Israeli troops have been given special training for urban warfare in the Palestinian territory's narrow rubble-strewn streets and huge network of Hamas underground tunnels.
"If Israel follows through on the stated aim of destroying Hamas military capabilities in the Gaza Strip and overthrowing its regime, then the scale and length of this war will be much bigger and much longer" than the four previous fightings in Gaza since 2005, the longest of which lasted seven weeks, said Rynhold.
The expansion of ground of operations "will be the critical moment as to whether a second front opens with Hezbollah and that is a higher risk" than in previous wars, he added.
Open conflict with Hezbollah could drag in the United States and would mean Israel having to accept "a scale of destruction that it has never experienced before," Rynhold said.
The United States and the European powers have given Netanyahu strong support while urging him to limit the civilian casualties that fuel Arab anger, and open up Gaza to more humanitarian aid.
US President Joe Biden has sent two aircraft carrier groups to the eastern Mediterranean and warned Hezbollah and others to stay out. But he has also urged Israel to curtail its "rage".
H.A. Hellyer, a security specialist for the Royal United Services Institute in London, said that Israel is not doing enough to head off new war fronts.
"There is a risk of extension of the conflict," he said. "Israel is prioritising revenge and retaliation over all else, as far as we can see from the statements of senior Israeli officials."
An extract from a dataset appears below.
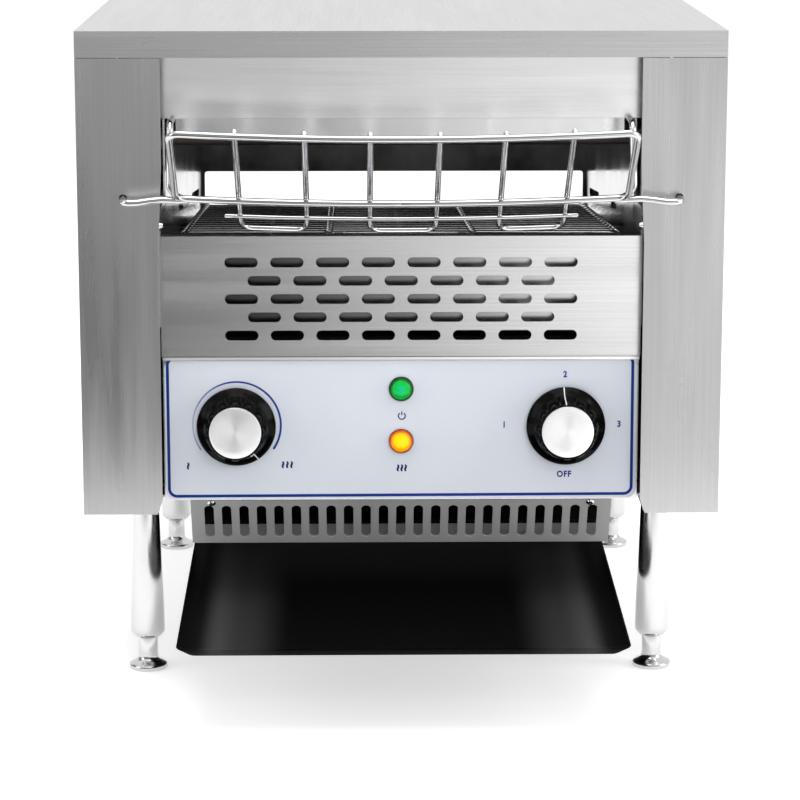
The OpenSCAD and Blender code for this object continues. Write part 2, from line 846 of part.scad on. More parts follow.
module loading_rack() {
  upright_r = 1.6;
  rail_r = 2;
  arm_r = 1.9; // thinner than the rail, so that the welded ends stay inside it
  up = rack_rail_up;
  off = rack_rail_off;
  y = rack_rail[1];
  z = rack_rail[2];
  pin = rack_pin[0];
  color([0.82, 0.83, 0.84]) placed() {
    // the uprights are bent in pairs, so that each pair ends in a U loop near the belt
    for (i = [0:2:4]) {
      a = rack_xs[i];
      b = rack_xs[i + 1];
      wires([rack_point(a, rack_len, 0), rack_point(a, 4, 0), rack_point(a + 4, 0, 0),
        rack_point(b - 4, 0, 0), rack_point(b, 4, 0), rack_point(b, rack_len, 0)], upright_r);
    }
    wire(rack_point(-100, 17.6, 2.5), rack_point(100, 17.6, 2.5), 1.2);
    // side arms and top bar in one bend, welded to the rail below
    wires([rack_point(-127.5, up, off), rack_point(-127.5, rack_len - 6, off),
      rack_point(-121.5, rack_len, off), rack_point(121.5, rack_len, off),
      rack_point(127.5, rack_len - 6, off), rack_point(127.5, up, off)], arm_r);
    // the rail ends in pins that sit in the flanges of the side covers
    wires([[-pin, -4, z], [-pin, y + 4, z], [4 - pin, y, z],
      [pin - 4, y, z], [pin, y + 4, z], [pin, -4, z]], rail_r);
    // hangers whose tips bear up under the hood's lower edge
    for (s = [-1, 1])
      wires([[s * 126, y, z], [s * 130.8, y + 1, z + 5.7],
        [s * 130.8, -18, 326], [s * 130.8, -11.5, 333.5], [s * 130.8, 8, 333.5]], arm_r);
  }
}

// a domed screw head with a cross recess, on its shank
module screw(r, h, shank) {
  difference() {
    union() {
      cylinder(r = r, h = h * 0.45);
      translate([0, 0, h * 0.45]) cylinder(r1 = r, r2 = r * 0.6, h = h * 0.55);
    }
    for (a = [0, 90]) rotate(a) translate([-r * 0.5, -0.35, h * 0.5]) cube([r, 0.7, h]);
  }
  translate([0, 0, -shank]) cylinder(r = 1.3, h = shank + 0.1);
}

module panel_screws() {
  color([0.5, 0.5, 0.51]) placed() {
    for (s = [-1, 1]) {
      translate([s * vent_screw_x, vent_top[0], vent_top[1]]) rotate([vent_lean, 0, 0])
        translate([0, -0.1, -vent_screw_drop]) rotate([90, 0, 0]) screw(2.4, 1.4, 2);
      for (z = rear_screw_zs)
        translate([s * rear_screw_x, body_d + 0.1, z]) rotate([-90, 0, 0]) screw(3.4, 2, 7);
      translate([s * (wall_x - 0.1), wall_screw[0], wall_screw[1]]) rotate([0, -s * 90, 0])
        screw(3.4, 3.8, 4);
    }
  }
}

base_frame();
left_inner_wall();
right_inner_wall();
left_chamber_liner();
right_chamber_liner();
left_side_cover();
right_side_cover();
hood();
hood_front_panel();
rear_panel();
chamber_rear_wall();
front_vent_panel();
front_heat_shield();
control_panel();
control_overlay();
lower_vent_panel();
chute_ceiling();
control_heat_shield();
return_slide();
collection_tray();
tray_runners();
upper_heating_tubes();
lower_heating_tubes();
heater_insulators();
upper_reflector();
lower_reflector();
conveyor_belt();
belt_links();
belt_support_rails();
front_belt_sprockets();
rear_belt_sprockets();
front_shaft();
rear_shaft();
shaft_bearings();
rear_chain_sprocket();
motor_sprocket();
drive_chain();
motor_bracket();
drive_gearbox();
drive_motor();
speed_knob();
speed_knob_cap();
speed_spindle();
selector_knob();
selector_knob_cap();
selector_spindle();
speed_control();
selector_switch();
lamp_holders();
power_lamp();
heat_lamp();
terminal_block();
cord_gland();
legs();
front_left_foot();
front_right_foot();
rear_left_foot();
rear_right_foot();
loading_rack();
panel_screws();
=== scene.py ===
import math
import bmesh
import bpy
import numpy as np
from mathutils import Matrix, Vector


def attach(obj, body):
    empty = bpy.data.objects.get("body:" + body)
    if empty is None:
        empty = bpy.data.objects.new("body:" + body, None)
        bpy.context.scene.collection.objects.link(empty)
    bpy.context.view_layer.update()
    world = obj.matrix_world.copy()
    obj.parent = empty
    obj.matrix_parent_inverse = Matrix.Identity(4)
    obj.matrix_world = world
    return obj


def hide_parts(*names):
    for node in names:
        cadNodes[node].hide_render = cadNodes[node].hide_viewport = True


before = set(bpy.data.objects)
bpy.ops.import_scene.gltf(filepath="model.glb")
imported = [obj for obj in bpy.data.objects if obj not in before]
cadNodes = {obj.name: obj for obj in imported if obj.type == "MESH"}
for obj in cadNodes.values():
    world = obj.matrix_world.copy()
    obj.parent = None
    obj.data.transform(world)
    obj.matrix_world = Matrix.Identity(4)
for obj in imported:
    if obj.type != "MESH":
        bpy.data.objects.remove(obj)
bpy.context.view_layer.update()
mm = 0.001
# the slotted panel's face, from which every y below is counted, in mm
faceY = min(corner[1] for corner in cadNodes["front_vent_panel"].bound_box) / mm


# shapes: each is a pair of its points in mm and a list of face arrays

def unit(v):
    # v divided by its length
    v = np.asarray(v, float)
    return v / np.linalg.norm(v, axis=-1, keepdims=True)


def gridFaces(rows, columns, closeRows=False, closeColumns=False):
    # quad i, j joins (i, j), (i, j+1), (i+1, j+1), (i+1, j); a closed side joins its last line to its first
    i = np.arange(rows if closeRows else rows - 1)[:, None]
    j = np.arange(columns if closeColumns else columns - 1)[None, :]
    n, m = (i + 1) % rows, (j + 1) % columns
    corners = [i * columns + j, i * columns + m, n * columns + m, n * columns + j]
    return np.stack(corners, -1).reshape(-1, 4)


def endCaps(rows, columns):
    # one face over the first row of a grid and one over the last
    ring = np.arange(columns)[None]
    return [ring[:, ::-1], (rows - 1) * columns + ring]


def joined(shapes):
    # shapes put one after another in one list of points, their face numbers shifted to match
    points, faces, start = [], [], 0
    for p, fs in shapes:
        points.append(p)
        faces += [np.asarray(f) + start for f in fs]
        start += len(p)
    return np.concatenate(points), faces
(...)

Hamas popularity boosted by blitz
Israel has vowed to destroy Hamas but while it may take out the group's leadership, analysts warn it is unlikely to take away its support base.
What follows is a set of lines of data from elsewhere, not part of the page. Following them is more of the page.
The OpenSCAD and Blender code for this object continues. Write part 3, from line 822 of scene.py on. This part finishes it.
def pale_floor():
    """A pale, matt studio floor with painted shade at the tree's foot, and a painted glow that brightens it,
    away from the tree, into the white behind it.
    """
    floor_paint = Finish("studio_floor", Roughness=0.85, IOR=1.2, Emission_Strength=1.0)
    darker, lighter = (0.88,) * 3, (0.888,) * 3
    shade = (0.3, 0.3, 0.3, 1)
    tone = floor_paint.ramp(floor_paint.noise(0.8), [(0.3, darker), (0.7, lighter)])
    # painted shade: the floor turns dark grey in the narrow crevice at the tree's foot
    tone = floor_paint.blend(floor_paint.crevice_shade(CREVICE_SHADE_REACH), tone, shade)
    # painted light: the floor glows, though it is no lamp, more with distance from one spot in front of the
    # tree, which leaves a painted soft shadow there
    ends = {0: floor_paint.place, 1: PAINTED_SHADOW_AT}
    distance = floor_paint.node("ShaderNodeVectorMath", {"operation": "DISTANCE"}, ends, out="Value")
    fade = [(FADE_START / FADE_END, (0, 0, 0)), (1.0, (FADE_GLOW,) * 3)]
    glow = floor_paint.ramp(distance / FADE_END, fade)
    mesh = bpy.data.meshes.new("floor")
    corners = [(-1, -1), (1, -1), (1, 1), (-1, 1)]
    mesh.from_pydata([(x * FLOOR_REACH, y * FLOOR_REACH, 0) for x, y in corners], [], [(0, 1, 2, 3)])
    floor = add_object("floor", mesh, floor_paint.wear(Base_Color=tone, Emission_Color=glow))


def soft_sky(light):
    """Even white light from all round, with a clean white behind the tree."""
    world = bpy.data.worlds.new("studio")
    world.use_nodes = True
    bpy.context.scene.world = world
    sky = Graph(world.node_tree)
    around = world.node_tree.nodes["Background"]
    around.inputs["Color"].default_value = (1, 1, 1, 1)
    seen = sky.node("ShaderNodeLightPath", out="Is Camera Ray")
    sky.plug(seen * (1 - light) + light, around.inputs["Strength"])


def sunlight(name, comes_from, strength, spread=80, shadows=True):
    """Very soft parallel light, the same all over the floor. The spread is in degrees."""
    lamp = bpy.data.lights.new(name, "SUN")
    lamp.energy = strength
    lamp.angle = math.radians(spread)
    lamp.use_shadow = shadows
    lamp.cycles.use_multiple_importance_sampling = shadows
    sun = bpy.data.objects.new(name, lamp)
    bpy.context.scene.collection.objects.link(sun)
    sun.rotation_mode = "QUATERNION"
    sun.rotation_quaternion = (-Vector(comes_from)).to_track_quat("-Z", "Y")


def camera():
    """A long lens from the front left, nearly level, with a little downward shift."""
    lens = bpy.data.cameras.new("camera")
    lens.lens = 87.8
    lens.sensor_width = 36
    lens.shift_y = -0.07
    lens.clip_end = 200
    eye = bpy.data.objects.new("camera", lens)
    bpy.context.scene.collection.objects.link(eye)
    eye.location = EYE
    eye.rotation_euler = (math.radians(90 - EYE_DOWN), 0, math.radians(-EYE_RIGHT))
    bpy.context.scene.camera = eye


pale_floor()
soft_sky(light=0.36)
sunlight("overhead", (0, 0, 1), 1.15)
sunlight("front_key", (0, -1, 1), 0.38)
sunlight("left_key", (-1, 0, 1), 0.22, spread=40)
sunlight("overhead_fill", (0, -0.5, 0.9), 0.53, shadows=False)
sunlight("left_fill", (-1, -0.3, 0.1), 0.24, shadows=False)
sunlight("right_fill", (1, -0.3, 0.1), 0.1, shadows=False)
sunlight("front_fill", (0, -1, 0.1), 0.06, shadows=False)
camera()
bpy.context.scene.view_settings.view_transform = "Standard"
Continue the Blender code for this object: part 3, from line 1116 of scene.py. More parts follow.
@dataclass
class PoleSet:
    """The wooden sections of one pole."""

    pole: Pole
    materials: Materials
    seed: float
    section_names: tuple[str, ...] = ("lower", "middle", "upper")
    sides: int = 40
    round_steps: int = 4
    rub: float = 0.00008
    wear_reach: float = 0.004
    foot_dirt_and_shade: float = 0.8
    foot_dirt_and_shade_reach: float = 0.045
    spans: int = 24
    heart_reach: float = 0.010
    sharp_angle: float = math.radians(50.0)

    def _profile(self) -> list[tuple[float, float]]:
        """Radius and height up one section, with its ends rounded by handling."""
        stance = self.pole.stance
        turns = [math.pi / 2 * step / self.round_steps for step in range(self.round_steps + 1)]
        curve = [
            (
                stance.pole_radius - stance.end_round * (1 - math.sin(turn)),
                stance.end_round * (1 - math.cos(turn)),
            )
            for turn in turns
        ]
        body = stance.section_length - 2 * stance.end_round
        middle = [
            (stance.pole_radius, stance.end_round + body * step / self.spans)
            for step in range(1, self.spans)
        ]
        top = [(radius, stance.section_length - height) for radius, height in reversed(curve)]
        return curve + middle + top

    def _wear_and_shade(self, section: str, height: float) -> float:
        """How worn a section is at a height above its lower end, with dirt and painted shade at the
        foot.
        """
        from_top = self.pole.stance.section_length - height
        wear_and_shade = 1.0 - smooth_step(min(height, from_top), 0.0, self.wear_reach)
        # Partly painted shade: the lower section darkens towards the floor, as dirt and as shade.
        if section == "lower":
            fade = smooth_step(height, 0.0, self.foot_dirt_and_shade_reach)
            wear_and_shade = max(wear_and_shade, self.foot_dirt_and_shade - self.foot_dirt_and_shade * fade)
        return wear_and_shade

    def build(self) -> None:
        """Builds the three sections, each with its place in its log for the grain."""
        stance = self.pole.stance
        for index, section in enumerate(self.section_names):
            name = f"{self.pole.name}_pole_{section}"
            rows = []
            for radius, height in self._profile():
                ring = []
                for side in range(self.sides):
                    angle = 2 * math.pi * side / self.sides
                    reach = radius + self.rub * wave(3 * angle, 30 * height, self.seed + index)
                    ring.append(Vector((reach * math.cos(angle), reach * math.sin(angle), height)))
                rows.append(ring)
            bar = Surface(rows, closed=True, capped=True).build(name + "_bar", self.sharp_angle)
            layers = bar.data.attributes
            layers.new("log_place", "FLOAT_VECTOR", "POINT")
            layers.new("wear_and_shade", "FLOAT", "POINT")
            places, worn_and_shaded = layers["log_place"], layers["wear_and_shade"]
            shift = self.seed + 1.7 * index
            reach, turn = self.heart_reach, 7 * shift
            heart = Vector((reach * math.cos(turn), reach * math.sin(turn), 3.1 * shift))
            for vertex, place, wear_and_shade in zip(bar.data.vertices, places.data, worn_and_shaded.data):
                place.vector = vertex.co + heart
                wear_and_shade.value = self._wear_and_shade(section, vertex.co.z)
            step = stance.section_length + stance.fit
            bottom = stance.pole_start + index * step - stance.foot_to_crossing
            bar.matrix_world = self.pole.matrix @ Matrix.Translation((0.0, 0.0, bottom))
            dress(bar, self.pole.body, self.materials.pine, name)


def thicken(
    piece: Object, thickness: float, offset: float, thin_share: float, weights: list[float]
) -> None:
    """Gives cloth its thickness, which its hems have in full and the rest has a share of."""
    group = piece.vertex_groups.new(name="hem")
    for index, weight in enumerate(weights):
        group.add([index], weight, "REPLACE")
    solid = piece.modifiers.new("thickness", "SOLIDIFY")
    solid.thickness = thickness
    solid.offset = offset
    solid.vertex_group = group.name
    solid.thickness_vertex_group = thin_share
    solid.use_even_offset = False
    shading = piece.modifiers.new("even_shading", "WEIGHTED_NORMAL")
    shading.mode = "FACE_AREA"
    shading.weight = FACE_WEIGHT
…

Khalil Shikaki, director of the Palestinian Center for Policy and Survey Research in Ramallah, said Hamas is "probably a lot more popular today" in the Arab region than before its unprecedented raid on Israel.
Hamas will retain significant influence in Gaza after the war, he predicted.
Israel has not had the public sympathy it expected in Western countries. And with Iran and others watching closely, it faces the risk of pushing itself into a loop of violence that may span over years as it does not step back from relentless attacks on Gaza.
Israel's reputation "depends on its projection of strength, its swagger," said Laura Blumenfeld, a former US State Department adviser on Israel-Palestine negotiations and now a security specialist at Johns Hopkins University.
If the war tarnishes "its sheen of deterrence" it will look "weak" before its rivals and countries that might be considering normalising ties, she added.
Rynhold said: "It is not that Israel will lose but that the price of victory will be very high."